▶ Aim of the task: Copy the listing below line for line, starting at its first line and ending with the line that has "points to +X." in it. Add nothing.

[BEGIN Information supplied]

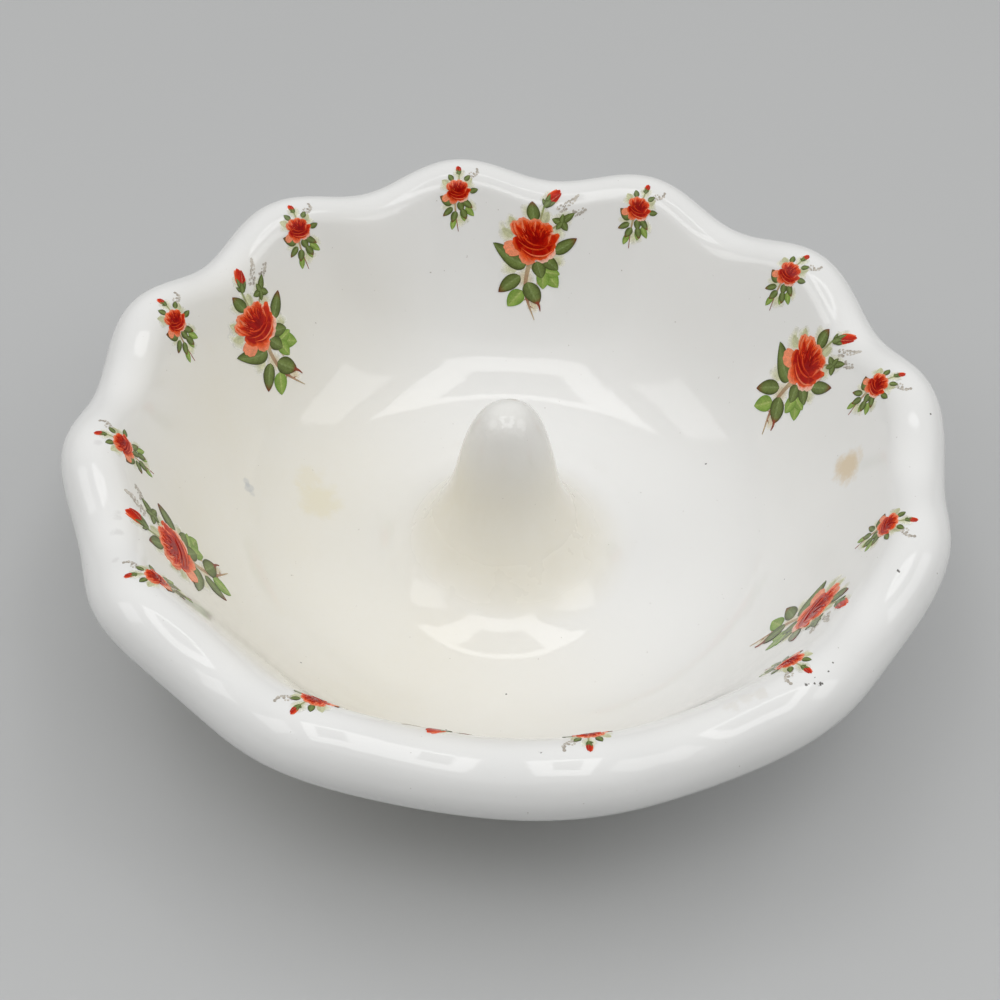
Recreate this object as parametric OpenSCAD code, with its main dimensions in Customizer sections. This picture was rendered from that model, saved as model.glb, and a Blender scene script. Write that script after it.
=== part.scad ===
// Ring dish: a scalloped bowl with a thick rolled rim, a ring cone in its middle
// and fired-on flower sprays on the inner wall. Millimetres, +Z up, origin in the
// middle of the plane that the foot ring stands on. One lobe of the rim points to +X.

/* [Rim] */
// Width over two opposite lobes
dish_w = 142.6; // [125:0.1:165]
// Thickness of the rolled rim
rim_roll = 10.8; // [9:0.1:12]
// Number of lobes round the rim
lobe_count = 12; // [8:2:12]
// How far a lobe swells out from the mean rim
lobe_out = 1; // [0:0.1:1.5]
// How far a lobe rises above the mean rim
lobe_rise = 1.45; // [0:0.05:2]
// Distance down the inner wall over which the lobes die out
lobe_fade = 30; // [20:1:40]

/* [Bowl] */
// Depth of the floor below the middle of the rolled rim
bowl_depth = 27; // [24:0.5:32]
// Angle of the inner wall where it leaves the rim, from the level
wall_angle = 57; // [50:1:62]
// Length of the straight pull of the inner wall at the rim and at the floor
wall_pull = 18.5; // [16:0.5:20]
// Thickness of the floor
floor_t = 5.5; // [4.5:0.1:7]

/* [Foot] */
// Outside radius of the foot ring
foot_r = 36; // [33:0.5:42]
// Width of the foot ring
foot_w = 4.5; // [3:0.1:6]
// Height of the foot ring
foot_h = 4; // [3:0.1:6]

/* [Ring cone] */
// Radius at which the flared base of the cone meets the floor
cone_base_r = 28; // [26:0.5:29]
// Height of the tip above the floor
cone_h = 33.8; // [31:0.1:40]
// Radius of the cone at its shoulder
cone_shoulder_r = 8.3; // [7:0.1:9]
// Height of the shoulder above the floor
cone_shoulder_h = 20; // [17:0.5:21]
// Thickness of the clay in the cone
cone_t = 4.5; // [3.5:0.1:5]

/* [Flower sprays] */
// Width of a large spray
large_w = 15; // [12:0.5:16]
// Length of a large spray, down the wall
large_len = 29; // [24:0.5:30]
// Distance of the middle of a large spray down the wall from the rim
large_drop = 10; // [9:0.5:12]
// Width of a small spray
small_w = 8; // [6:0.5:9]
// Length of a small spray, down the wall
small_len = 13; // [10:0.5:14]
// Distance of the middle of a small spray down the wall from the rim
small_drop = 0.8; // [0.5:0.1:3]
// Thickness of the fired film
film_t = 0.1; // [0.08:0.01:0.2]

/* [Hidden] */
large_count = lobe_count / 2;
small_count = lobe_count;
// The sprays were laid by hand, so each has its own lay: degrees round the dish,
// millimetres down the wall and degrees of tilt, away from its even place
large_lay = [[1.2, -1.7, 7], [2.5, -1.7, 6], [1.3, 0, 15], [-1.1, 0.2, 15], [0, 0, 6], [4.4, 1.8, 9]];
small_lay = [[1.2, 0, -4], [-0.2, -0.3, -1], [0, 0.7, -4], [1.6, 0.4, -7], [1, 0.2, -9],
    [1.5, 0.4, -15], [0, 0.2, -7], [-3, -0.5, -15], [-2.8, -0.9, -14], [2, 0, -10],
    [1.6, 0, -6], [2, 0.4, 2]];
// The film clears the flat facets of the wall under it
film_gap = 0.12;
rim_r = dish_w / 2 - rim_roll / 2 - lobe_out;
roll_r = rim_roll / 2;
rim_z = foot_h + floor_t + bowl_depth;
floor_z = foot_h + floor_t;
// Angles on the rim roll: where the inner wall and the underside leave it
roll_in = 90 + wall_angle;
roll_out = -60;
// The underside turns in from the roll and runs out level at the foot
under_pull_rim = 5;
under_pull_foot = 13;
under_drop = 2.5;
// A level land round the bore, so that the bore cuts only a flat floor
land = 0.6;
// The skin runs on past the bore by this much before the bore is cut
bury = 1;
// Steps round the rim for one lobe, and along each stretch of the section
lobe_steps = 10;
wall_steps = 14;
roll_steps = 14;
under_steps = 7;
turn_steps = lobe_count * lobe_steps;
// Samples that measure the length of the inner wall
wall_samples = 60;
// Step with which the slope of the wall is measured
probe = 0.05;
// Points round a film, and rings of them from its middle to its edge
large_spokes = 32;
large_rings = 4;
small_spokes = 24;
small_rings = 3;
// Waves in the cut edge of a film
edge_waves = 7;
edge_wave = 0.05;
// Slope of the cone's side at its shoulder, and how far its curves pull
cone_lean = 0.19;
tip_pull = 4.9;
shoulder_pull = 8.6;
waist_pull = 6.5;
flare_pull = 14.5;
cone_steps = 16;
// Radius that breaks the edges of the foot ring
foot_edge = 0.8;
glaze = "ivory";
transfer = "indianred";

SMALL_NODES = [for (i = [1:small_count]) str("rose_decal_small_", i)];
LARGE_NODES = [for (i = [1:large_count]) str("rose_decal_large_", i)];

// A point on a cubic curve
function cubic(a, b, c, d, t) =
    pow(1 - t, 3) * a + 3 * pow(1 - t, 2) * t * b + 3 * (1 - t) * t * t * c + pow(t, 3) * d;

function heading(a) = [cos(a), sin(a)];

// The section of the bowl as [radius, height] at the mean rim
function roll_point(a) = [rim_r, rim_z] + roll_r * heading(a);
function wall_point(t) =
    let (top = roll_point(roll_in), foot = [cone_base_r + land, floor_z])
    cubic(top, top + wall_pull * heading(roll_in + 90), foot + [wall_pull, 0], foot, t);
function under_point(t) =
    let (top = roll_point(roll_out), foot = [foot_r, foot_h])
    cubic(top, top + under_pull_rim * heading(roll_out - 90),
          foot + [under_pull_foot, under_drop], foot, t);

// The foot ring below the underside, with broken edges where it stands
function foot_points() =
    let (inside = foot_r - foot_w)
    [[foot_r, foot_edge], [foot_r - foot_edge, 0], [inside + foot_edge, 0],
     [inside, foot_edge], [inside, foot_h]];

// How strongly the lobes show at a distance from the rim roll
function fade(s) = let (x = min(max(s / lobe_fade, 0), 1)) pow(1 - x, 2) * (1 + 2 * x);

// Length of the inner wall, as a list of [length so far, t]
function wall_lengths(i = 0, sum = 0) =
    let (here = [[sum, i / wall_samples]])
    i == wall_samples ? here :
    concat(here, wall_lengths(i + 1, sum + norm(
        wall_point((i + 1) / wall_samples) - wall_point(i / wall_samples))));
WALL_LENGTHS = wall_lengths();

// A point of the section at length s down from the rim roll; s < 0 lies on the roll
function inner_point(s) =
    s < 0 ? roll_point(roll_in + s / roll_r * 180 / PI) : wall_point(lookup(s, WALL_LENGTHS));

// A point of the section turned to angle a, moved by the lobes with strength w
function turned(p, a, w) =
    let (swing = w * cos(lobe_count * a))
    [(p.x + lobe_out * swing) * cos(a), (p.x + lobe_out * swing) * sin(a), p.y + lobe_rise * swing];

function inner_surface(a, s) = turned(inner_point(s), a, fade(s));

// The same surface, raised into the bowl by h
function raised(a, s, h) =
    let (here = inner_surface(a, s),
         along = inner_surface(a + probe, s) - inner_surface(a - probe, s),
         down = inner_surface(a, s + probe) - inner_surface(a, s - probe),
         inward = cross(along, down))
    here + h * inward / norm(inward);

// The closed section as [[radius, height], lobe strength], from the floor over the
// rim to the underside
function section() = concat(
    [[[cone_base_r - bury, floor_z], 0]],
    [for (i = [0:wall_steps]) let (t = 1 - i / wall_steps, s = lookup(t, wall_by_t()))
        [wall_point(t), fade(s)]],
    [for (i = [1:roll_steps]) [roll_point(roll_in + (roll_out - roll_in) * i / roll_steps), 1]],
    [for (i = [1:under_steps]) let (t = i / under_steps) [under_point(t), pow(1 - t, 2)]],
    [for (p = foot_points()) [p, 0]],
    [[[cone_base_r - bury, foot_h], 0]]);
function wall_by_t() = [for (e = WALL_LENGTHS) [e[1], e[0]]];

// One section after another round the axis, joined into one skin
module turned_skin(profile, steps) {
    n = len(profile);
    points = [for (i = [0:steps - 1], e = profile) turned(e[0], 360 * i / steps, e[1])];
    faces = [for (i = [0:steps - 1], j = [0:n - 1])
        let (a = i * n, b = ((i + 1) % steps) * n, k = (j + 1) % n)
        each [[a + j, b + j, a + k], [a + k, b + j, b + k]]];
    polyhedron(points, faces, convexity = 6);
}

module bowl() {
    color(glaze)
    difference() {
        turned_skin(section(), turn_steps);
        translate([0, 0, foot_h - bury])
            cylinder(r = cone_base_r, h = floor_t + 2 * bury, $fn = 96);
    }
}

// The cone's outer curve from the tip to the floor
function cone_outer() =
    let (tip = [0, floor_z + cone_h],
         shoulder = [cone_shoulder_r, floor_z + cone_shoulder_h],
         lean = [cone_lean, -1],
         base = [cone_base_r, floor_z])
    concat(
        [for (i = [0:cone_steps]) cubic(tip, tip + [tip_pull, 0],
            shoulder - shoulder_pull * lean, shoulder, i / cone_steps)],
        [for (i = [1:cone_steps]) cubic(shoulder, shoulder + waist_pull * lean,
            base - [flare_pull, 0], base, i / cone_steps)]);

// The hollow under it: the same curve, one wall further in
function cone_inner() =
    let (p = cone_outer(), n = len(p))
    [for (i = [0:n - 1])
        let (run = p[min(i + 1, n - 1)] - p[max(i - 1, 0)], side = [run.y, -run.x] / norm(run))
        i == 0 ? [0, p[0].y - cone_t] : p[i] + cone_t * side];

module ring_cone() {
    hollow = [for (p = cone_inner()) if (p.y > foot_h) p];
    color(glaze)
    rotate_extrude($fn = 96)
        polygon(concat(
            cone_outer(),
            [[cone_base_r, foot_h], [hollow[len(hollow) - 1].x, foot_h]],
            [for (i = [len(hollow) - 1:-1:0]) hollow[i]]));
}

// A film on the wall: rings of points round its middle, on both faces
module film(angle, drop, lay, width, length, spokes, rings) {
    tilt = [[cos(lay.z), sin(lay.z)], [-sin(lay.z), cos(lay.z)]];
    reach = [for (k = [0:spokes - 1])
        let (f = 360 * k / spokes, wave = 1 - edge_wave + edge_wave * cos(edge_waves * f))
        tilt * [width / 2 * cos(f), length / 2 * sin(f)] * wave];
    flat = concat([[0, 0]], [for (j = [1:rings], k = [0:spokes - 1]) reach[k] * j / rings]);
    face_n = len(flat);
    points = [for (h = [film_gap + film_t, film_gap], p = flat)
        let (s = drop + lay.y + p.y, r = inner_point(s).x)
        raised(angle + lay.x - p.x / r * 180 / PI, s, h)];
    fan = [for (k = [0:spokes - 1]) [0, 1 + k, 1 + (k + 1) % spokes]];
    bands = [for (j = [1:rings - 1], k = [0:spokes - 1])
        let (a = 1 + (j - 1) * spokes, b = a + spokes, m = (k + 1) % spokes)
        each [[a + k, b + k, a + m], [b + k, b + m, a + m]]];
    skin = concat(fan, bands);
    rim = 1 + (rings - 1) * spokes;
    edge = [for (k = [0:spokes - 1])
        let (a = rim + k, b = rim + (k + 1) % spokes)
        each [[a, b + face_n, b], [a, a + face_n, b + face_n]]];
    polyhedron(points, concat(
        skin,
        [for (t = skin) [t[0] + face_n, t[2] + face_n, t[1] + face_n]],
        edge));
}

// Large sprays sit in every other valley between the lobes
module rose_decal_large(i) {
    color(transfer)
    film(360 / large_count * (i - 1) + 180 / lobe_count, large_drop, large_lay[i - 1],
         large_w, large_len, large_spokes, large_rings);
}

// Small sprays sit on the lobes
module rose_decal_small(i) {
    color(transfer)
    film(360 / small_count * (i - 1), small_drop, small_lay[i - 1],
         small_w, small_len, small_spokes, small_rings);
}

bowl();
ring_cone();
for (i = [1:large_count]) rose_decal_large(i);
for (i = [1:small_count]) rose_decal_small(i);
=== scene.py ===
import math
import random

import bmesh
import bpy
import numpy as np
from mathutils import Matrix, Vector


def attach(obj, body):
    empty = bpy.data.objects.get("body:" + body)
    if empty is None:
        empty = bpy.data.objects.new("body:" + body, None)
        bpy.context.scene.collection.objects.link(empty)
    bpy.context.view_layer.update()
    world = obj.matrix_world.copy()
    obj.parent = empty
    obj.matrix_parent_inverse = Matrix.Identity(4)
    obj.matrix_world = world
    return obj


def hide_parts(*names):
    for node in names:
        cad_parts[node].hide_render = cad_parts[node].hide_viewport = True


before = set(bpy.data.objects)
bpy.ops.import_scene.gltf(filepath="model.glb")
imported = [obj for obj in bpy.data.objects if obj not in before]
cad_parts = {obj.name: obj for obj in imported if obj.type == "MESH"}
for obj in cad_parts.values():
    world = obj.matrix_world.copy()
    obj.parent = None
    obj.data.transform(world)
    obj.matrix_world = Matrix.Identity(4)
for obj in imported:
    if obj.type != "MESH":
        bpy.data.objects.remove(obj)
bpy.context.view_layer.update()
MM = 0.001

# Camera: where the photograph was taken from, measured from the middle of the rim
CAMERA_AZIMUTH = 260.43
CAMERA_ELEVATION = 44.75
CAMERA_ROLL = 2.385
CAMERA_DISTANCE = 269.64 * MM
CAMERA_LENS = 60.04
CAMERA_SENSOR = 36.0
CAMERA_SHIFT = (-0.0115, -0.0616)

# Rim, in millimetres as in the part's own source
DISH_W = 142.6
RIM_ROLL = 10.8
LOBES = 12
LOBE_OUT = 1.0
LOBE_RISE = 1.45
LOBE_FADE = 30.0

# Bowl and foot
BOWL_DEPTH = 27.0
WALL_ANGLE = 57.0
WALL_PULL = 18.5
FLOOR_T = 5.5
LAND = 0.6
UNDER_ANGLE = -60.0
UNDER_PULL_RIM = 5.0
UNDER_PULL_FOOT = 13.0
UNDER_DROP = 2.5
FOOT_R = 36.0
FOOT_W = 4.5
FOOT_H = 4.0
FOOT_EDGE = 0.8
FOOT_BEVEL = 0.6

# Ring cone
CONE_BASE_R = 28.0
CONE_H = 33.8
CONE_SHOULDER_R = 8.3
CONE_SHOULDER_H = 20.0
CONE_T = 4.5
CONE_LEAN = 0.19
TIP_PULL = 4.9
SHOULDER_PULL = 8.6
WAIST_PULL = 6.5
FLARE_PULL = 14.5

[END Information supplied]

▶ The solution:
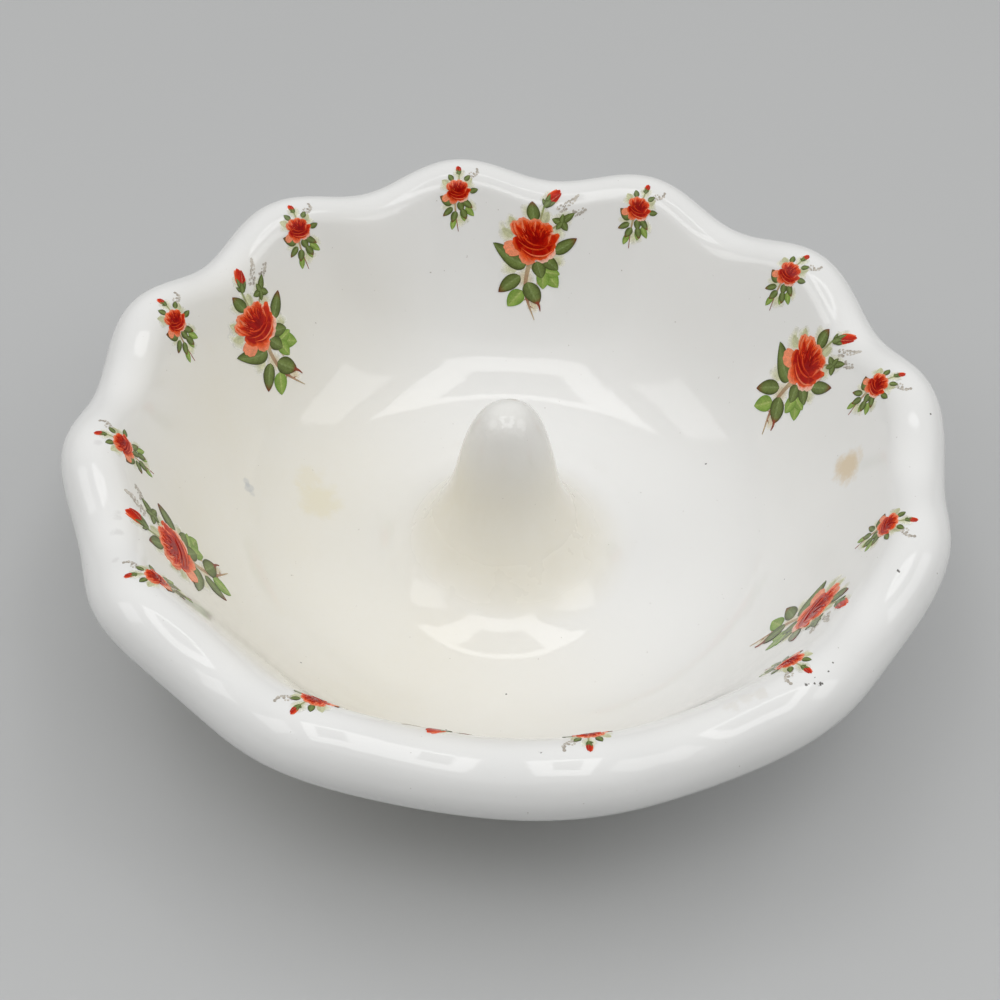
Recreate this object as parametric OpenSCAD code, with its main dimensions in Customizer sections. This picture was rendered from that model, saved as model.glb, and a Blender scene script. Write that script after it.
=== part.scad ===
// Ring dish: a scalloped bowl with a thick rolled rim, a ring cone in its middle
// and fired-on flower sprays on the inner wall. Millimetres, +Z up, origin in the
// middle of the plane that the foot ring stands on. One lobe of the rim points to +X.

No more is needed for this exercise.